The last two weeks have seen increased cases of people, both journalists and other online users, being arrested and charged for the manner and contents they post online. This has followed complaints made to the Criminal Investigations Department (CID) by individuals while others have followed decrees by the Minister for Interior.

In almost all the cases involving online content deemed to be in conflict with the law; many times the State has used Section 29 of the Kenya Amendment Act 2009 that provides for charges on misusing online platforms to charge people, including Nakuru-based journalist Elijah Kinyanjui. Eddy Reuben was charged in relation to posting photos of the alleged bodies of KDF soldiers killed in Somalia under the outlawed section 66(1), which under the Security Amendment Act had provided for charges on publishing of disturbing photos/content. When Kinyajui was charged, we had argued that such laws while extreme, would make the work of journalists difficult. Furthermore, appropriate sanctions are already provided for under the code of ethics for the practice of journalism, in Schedule Two of the Media Council Act 2013.
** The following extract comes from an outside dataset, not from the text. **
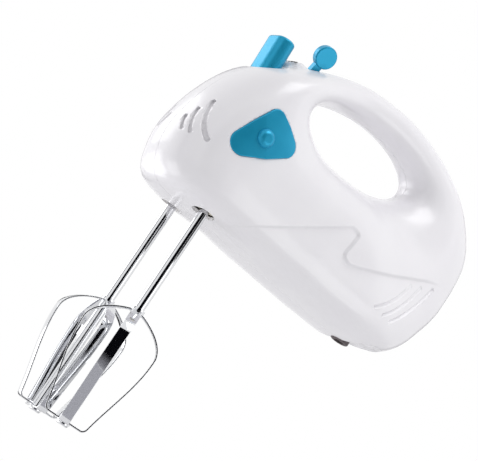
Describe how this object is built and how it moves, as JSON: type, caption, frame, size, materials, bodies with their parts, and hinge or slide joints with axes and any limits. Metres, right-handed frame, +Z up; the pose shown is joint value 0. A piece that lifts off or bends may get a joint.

While Reuben’s case is unique in the sense that he has been charged under an outlawed section of the law, journalists are required to be responsible; the code requires that journalists shall not publish obscene or vulgar materials, publish photographs showing mutilated bodies, bloody incidence and abhorrent scenes or show such photos without warning viewers or readers. Note that while some sections of the Security Amendment Act were declared unconstitutional by the courts, the code of ethics contains similar requirements which we need to familiarise ourselves with. The code of ethics applies to journalists — both online and offline. Such issues as tweeting, retweeting, circulating content and or positing content irresponsibly will leave you exposed. A number of media houses have development social media policies for their staff and journalists have a responsibility to familiarise themselves with these policies. This is the essence of self–regulation.

In 2014 Parliament passed the Security Laws (Amendments) Act 2014 which were then challenged and the High Court declared some sections unconstitutional, including Section 12 of the Security Laws (Amendment) Act amending the Penal Code by introducing Section 66A (1) which provided that; a person who publishes, broadcasts or causes to be published or distributed, through print, digital or electronic means, insulting, threatening, or inciting material or images of dead or injured persons which are likely to cause fear and alarm to the general public or disturb public peace commits an offence and is liable, upon conviction, to a fine not exceeding Sh5 million or imprisonment for a term not exceeding three years or both. This section was criticised by the media because among others things, it duplicated the code of ethics for journalists and was deemed draconian thus was declared unconstitutional and a violation of Articles 33 (Freedom of Expression) and 34(Freedom of the Media) of Constitution. The court observed that a properly functioning self-regulated media mechanism such as is contemplated under the Media Council of Kenya Act, 2013 ought to demand strict adherence to clear guidelines on how the media reports on terrorism.